Room-by-Room Renovation Budget Roll-Up

Build a whole-house budget from the bottom up: enter what each room and category costs, add a contingency, and see the planned total — all on your own figures.

Planning estimate: this is a planning estimate from the numbers you enter and standard reference quantities — not a bid or a contract. Get itemized written quotes from licensed contractors and confirm measurements before you commit.
Licensed pros & permits: Structural, electrical, plumbing and gas work must be done by licensed professionals and usually needs a building permit and inspection. Confirm scope, permits and code with your local building department before you start.

Calculator

$
Your kitchen line from a quote or the kitchen remodel tool.
$
All bathrooms combined.
$
Whole-house flooring material and install.
$
Painting, trim, bedrooms, exterior — anything not above.
A buffer for surprises — higher for older homes and gut jobs.
Estimated total$46,000.00
Rooms subtotal$40,000.00
Kitchen + bath$32,000.00
Contingency15% ($6,000.00)

Your room budgets add up to $40,000.00; with a 15% contingency the whole-house plan is about $46,000.00.

Formula

Add the rooms and categories, then apply a contingency buffer on top:

subtotal = kitchen + bath + flooring + other

total = subtotal × (1 + contingency%)

This is the bottom-up counterpart to the area × $/sq ft approach. Instead of one blended rate, you price each room or category from your own quotes and stack them, then protect the plan with a buffer for the surprises every renovation finds.

Worked example

With a $20,000 kitchen, $12,000 of bathrooms and $8,000 of flooring, at a standard 15% contingency:

subtotal = $20,000 + $12,000 + $8,000 = $40,000

total = $40,000 × 1.15 = $46,000

So the whole-house plan is $46,000, of which $6,000 is the buffer. Add painting and bedrooms in the "other" field to grow the subtotal, or step the contingency up to 20% for an older home — the total updates with your inputs.
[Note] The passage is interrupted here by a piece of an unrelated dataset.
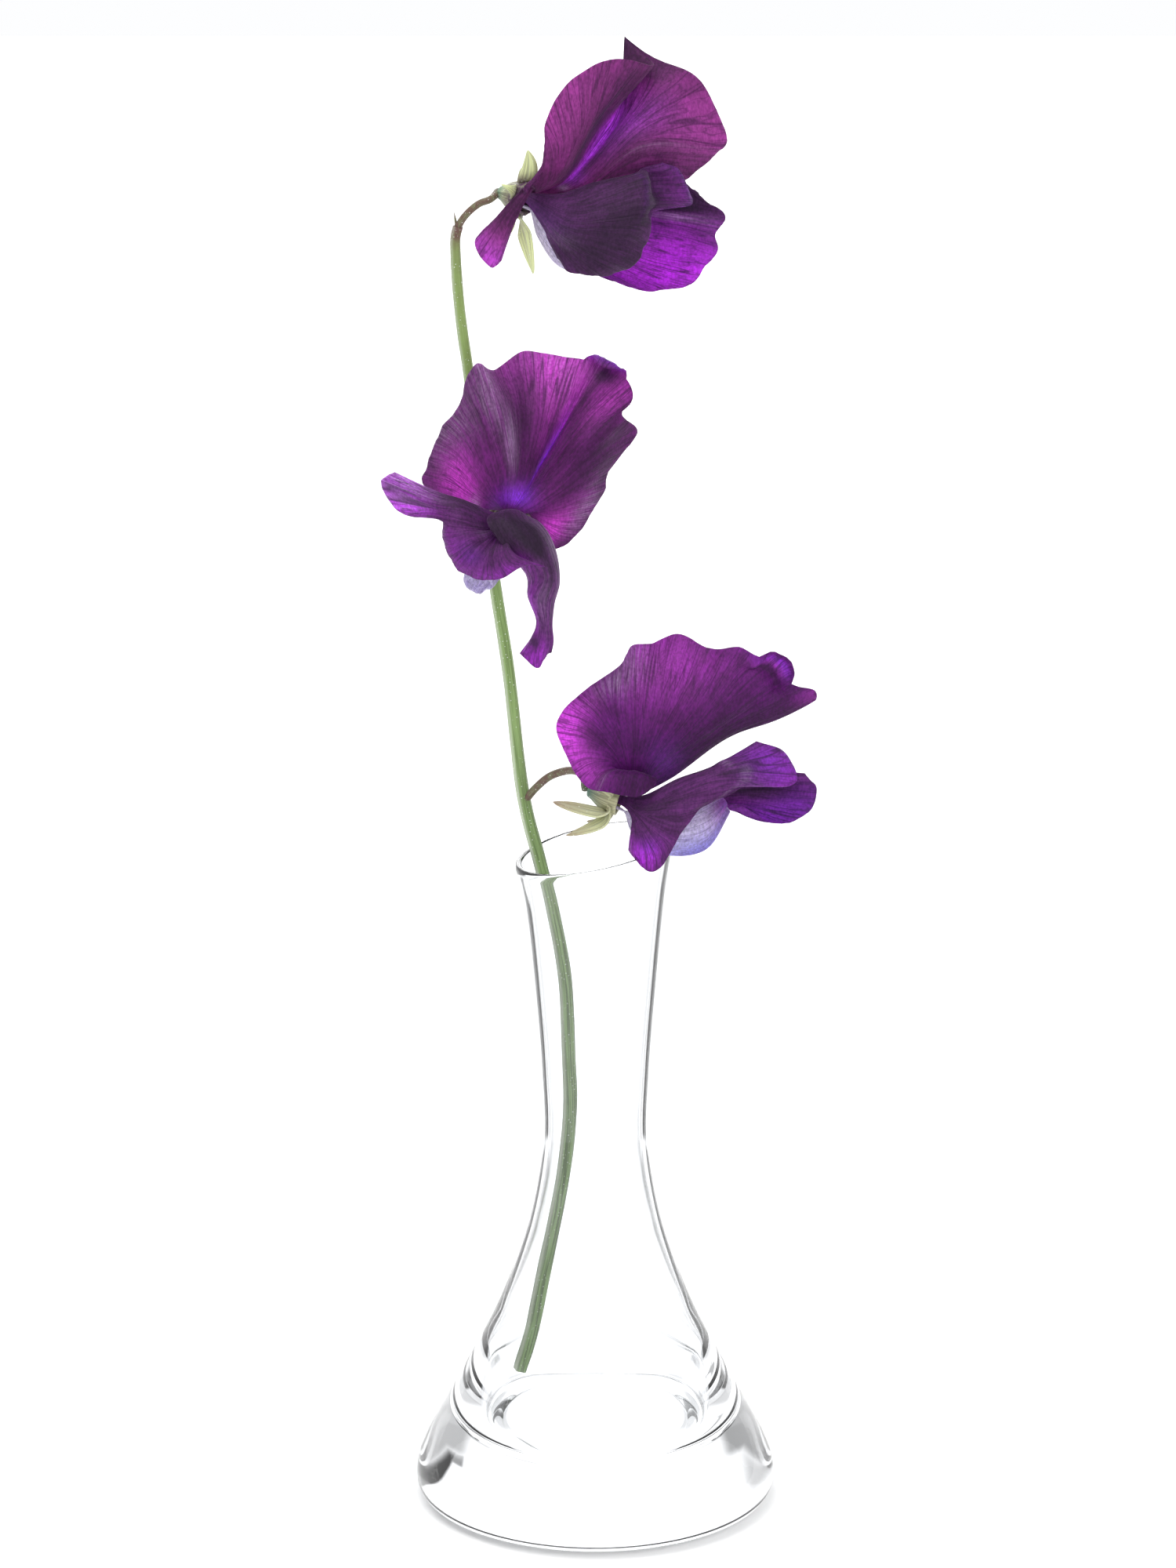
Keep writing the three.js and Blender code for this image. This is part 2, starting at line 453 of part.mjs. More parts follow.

Bottom-up vs top-down budgeting

There are two honest ways to budget a renovation, and using both is the best sanity check. Top-down starts from a $/sq ft band (the whole-house renovation cost tool); bottom-up, this tool, stacks real per-room numbers. When the two land close together, you can trust the plan; when they diverge, one of your assumptions needs another look — usually the $/sq ft band or a missing room.
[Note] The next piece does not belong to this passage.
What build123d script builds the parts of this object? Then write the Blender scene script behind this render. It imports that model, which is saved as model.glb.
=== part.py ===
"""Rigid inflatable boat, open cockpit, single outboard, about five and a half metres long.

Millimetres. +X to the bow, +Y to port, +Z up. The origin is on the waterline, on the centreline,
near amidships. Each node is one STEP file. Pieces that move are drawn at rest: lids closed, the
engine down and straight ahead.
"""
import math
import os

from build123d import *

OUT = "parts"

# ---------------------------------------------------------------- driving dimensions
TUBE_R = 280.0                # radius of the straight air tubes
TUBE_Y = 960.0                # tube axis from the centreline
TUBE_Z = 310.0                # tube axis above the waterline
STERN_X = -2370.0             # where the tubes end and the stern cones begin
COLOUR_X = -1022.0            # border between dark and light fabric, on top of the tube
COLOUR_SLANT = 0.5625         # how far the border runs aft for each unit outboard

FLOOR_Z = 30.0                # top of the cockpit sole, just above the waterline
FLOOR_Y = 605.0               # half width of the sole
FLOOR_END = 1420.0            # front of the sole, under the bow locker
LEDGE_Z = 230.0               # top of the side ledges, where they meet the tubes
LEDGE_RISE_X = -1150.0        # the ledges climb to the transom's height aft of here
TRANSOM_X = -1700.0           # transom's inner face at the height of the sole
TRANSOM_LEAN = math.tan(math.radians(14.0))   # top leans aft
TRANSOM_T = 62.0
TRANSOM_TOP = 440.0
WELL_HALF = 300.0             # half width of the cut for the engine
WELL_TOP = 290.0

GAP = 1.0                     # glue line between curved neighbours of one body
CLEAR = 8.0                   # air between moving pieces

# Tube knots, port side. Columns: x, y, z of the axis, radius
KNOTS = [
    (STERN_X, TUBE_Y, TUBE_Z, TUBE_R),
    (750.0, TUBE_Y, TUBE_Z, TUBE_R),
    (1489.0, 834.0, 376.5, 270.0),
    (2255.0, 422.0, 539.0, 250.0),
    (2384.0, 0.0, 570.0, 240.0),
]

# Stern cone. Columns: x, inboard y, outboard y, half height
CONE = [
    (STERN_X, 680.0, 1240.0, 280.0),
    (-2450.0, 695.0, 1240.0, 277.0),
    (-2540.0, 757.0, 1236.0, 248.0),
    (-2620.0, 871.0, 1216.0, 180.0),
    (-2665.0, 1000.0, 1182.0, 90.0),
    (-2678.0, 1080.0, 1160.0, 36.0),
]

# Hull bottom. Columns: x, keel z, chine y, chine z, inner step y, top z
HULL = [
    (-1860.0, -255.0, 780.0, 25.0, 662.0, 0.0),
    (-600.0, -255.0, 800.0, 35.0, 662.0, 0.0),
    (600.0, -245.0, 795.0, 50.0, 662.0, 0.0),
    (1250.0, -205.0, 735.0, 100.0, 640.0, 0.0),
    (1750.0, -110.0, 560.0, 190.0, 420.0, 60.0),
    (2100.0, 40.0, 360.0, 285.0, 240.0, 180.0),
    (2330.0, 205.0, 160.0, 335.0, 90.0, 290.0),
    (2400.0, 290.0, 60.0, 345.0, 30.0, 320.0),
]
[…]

Price each room with the dedicated tools and drop the results in here: the kitchen remodel and bathroom remodel estimators, and the flooring cost tool. Then split or re-check the total with the budget allocator, and size the buffer deliberately with the contingency planner.

Whole-house scope generally involves structural, electrical and plumbing work, so keep the roll-up framed as a planning estimate: confirm each line with itemized written quotes, and use licensed pros and permits where the trades require them.
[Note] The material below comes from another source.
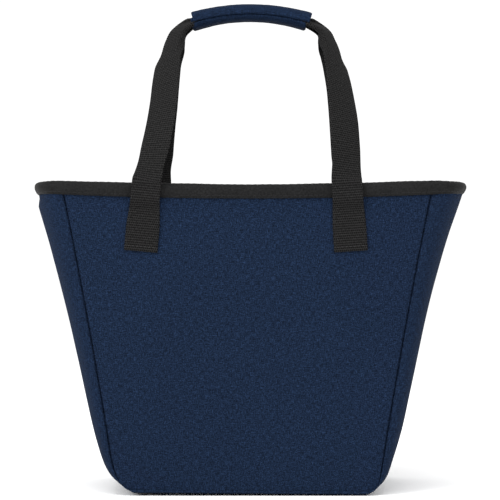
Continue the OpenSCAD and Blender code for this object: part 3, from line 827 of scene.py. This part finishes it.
def make_strap(name, tab, side, leg, *nodes):
    """One half of a handle. `tab` is the X of its sewn end's bottom and top."""
    hand = math.copysign(1, tab[0])
    route = strap_route(tab, side, leg)
    length = arc_length(route[:, :3])
    at = np.linspace(0, length[-1], int(length[-1] / (RIB_PITCH / 4)))
    route = points_at(route, length, at)
    for _ in range(10):
        route[1:-1] = (route[:-2] + 2 * route[1:-1] + route[2:]) / 4
    centre, turn, k = route[:, :3], np.radians(route[:, 3]), np.clip(route[:, 4], 0, 1)
    tangent = np.gradient(centre, axis=0)
    tangent /= np.linalg.norm(tangent, axis=1, keepdims=True)
    wide = join(np.cos(turn), -np.sin(turn) * hand * side, 0)
    wide -= (wide * tangent).sum(1, keepdims=True) * tangent
    wide /= np.linalg.norm(wide, axis=1, keepdims=True)
    face = side * np.cross(tangent, wide)

    # across the webbing: flat in the middle, with both sides folding under towards the grip
    fold = math.pi * smooth((k - 0.70) / 0.34)[:, None]
    half_w = WEBBING_W / 2
    s = np.concatenate([[-half_w, -12.2, -11], np.linspace(-9.6, 9.6, 17), [11, 12.2, half_w]])
    # drawn in by the pull of the leg where it passes over the rim
    height = centre[:, 2]
    pull = 0.13 if hand < 0 else 0.09
    drawn = 1 - pull * smooth((height - 198) / 26) * smooth((262 - height) / 18)
    past = np.maximum(np.abs(s) - FOLD_LINE, 0)[None, :]
    curved = np.minimum(past, FOLD_RADIUS * fold)
    angle = curved / FOLD_RADIUS
    straight = past - curved
    flat = np.minimum(np.abs(s), FOLD_LINE)[None, :]
    u = flat + FOLD_RADIUS * np.sin(angle) + straight * np.cos(angle)
    v = -FOLD_RADIUS * (1 - np.cos(angle)) - straight * np.sin(angle)
    u = u * np.sign(s) * drawn[:, None]
    nu, nv = np.sin(angle) * np.sign(s), np.cos(angle)
    v = v - (0.5 * np.sin(math.pi * k) - 7 * (1 - drawn))[:, None] * ((s / half_w) ** 2)[None, :]
    edge = np.where(np.abs(s) > 12.4, 0.35, np.where(np.abs(s) > 12, 0.8, 1.0))[None, :]
    rib = RIB_DEPTH * (0.5 + 0.5 * np.cos(2 * math.pi * at / RIB_PITCH))[:, None] * (edge > 0.9)
    end_round = np.minimum(1, 0.4 + at / 0.8)[:, None]
    wobble = 0.25 * ripple(centre, 30, 41)[:, None] * (k > 0)[:, None] * (k < 1)[:, None]

    def surface(level):
        thick = (WEBBING_T / 2 * level * edge * end_round) + level * (rib - RIB_DEPTH / 2)
        uu, vv = u + nu * thick, v + nv * thick + wobble
        return centre[:, None] + uu[..., None] * wide[:, None] + vv[..., None] * face[:, None]

    obj = shell(name, surface(1), surface(-1), join(s, at[:, None]))
    finish_piece(obj, None, "webbing", WEBBING, *nodes)
    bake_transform(obj)

    # stitches that hold the sewn end
    def on_tab(cross, up):
        i = int(np.argmin(np.abs(height - up)))
        return centre[i] + wide[i] * cross + face[i] * (WEBBING_T / 2 + 0.2)

    bottom = TAB_END_Z + END_STITCHES_UP
    row = np.array([on_tab(c, bottom) for c in np.linspace(-STITCH_INSET, STITCH_INSET, 12)])
    edges = [np.array([on_tab(c, up) for up in np.linspace(bottom, EDGE_STITCHES_TOP, 24)])
             for c in (-STITCH_INSET, STITCH_INSET)]
    sew(name + "_end_stitches", [row], "bag", "webbing", *STRAP_END_STITCH)
    sew(name + "_edge_stitches", edges, "bag", "webbing", *STRAP_EDGE_STITCH)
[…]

Frequently asked questions

How do I build a whole-house renovation budget?
Price each room and category from your own quotes — kitchen, bathrooms, flooring and everything else — add them into a subtotal, then apply a contingency buffer on top. This tool does exactly that and shows both the subtotal and the buffered total.
What contingency percentage should I use?
A 10–20% buffer is common, leaning toward the higher end for older homes and gut jobs where surprises are more likely. Pick the band that matches your risk; the contingency planner explains the trade-off in more detail.
Where do I get the number for each room?
Use your contractor quotes, or the per-room calculators on this site: the kitchen and bathroom remodel tools and the flooring cost tool. Put anything else — painting, trim, bedrooms, exterior — in the "other" field.
How does this differ from the cost-per-square-foot approach?
This is bottom-up: you add real per-room figures. The whole-house renovation cost tool is top-down: area times a $/sq ft band. Running both and comparing is a good way to catch an optimistic assumption or a forgotten room.
Is the total a firm quote?
No. It is a planning estimate assembled from the numbers you enter. Confirm each line with itemized written quotes from licensed contractors, and pull permits for structural, electrical, plumbing and gas work.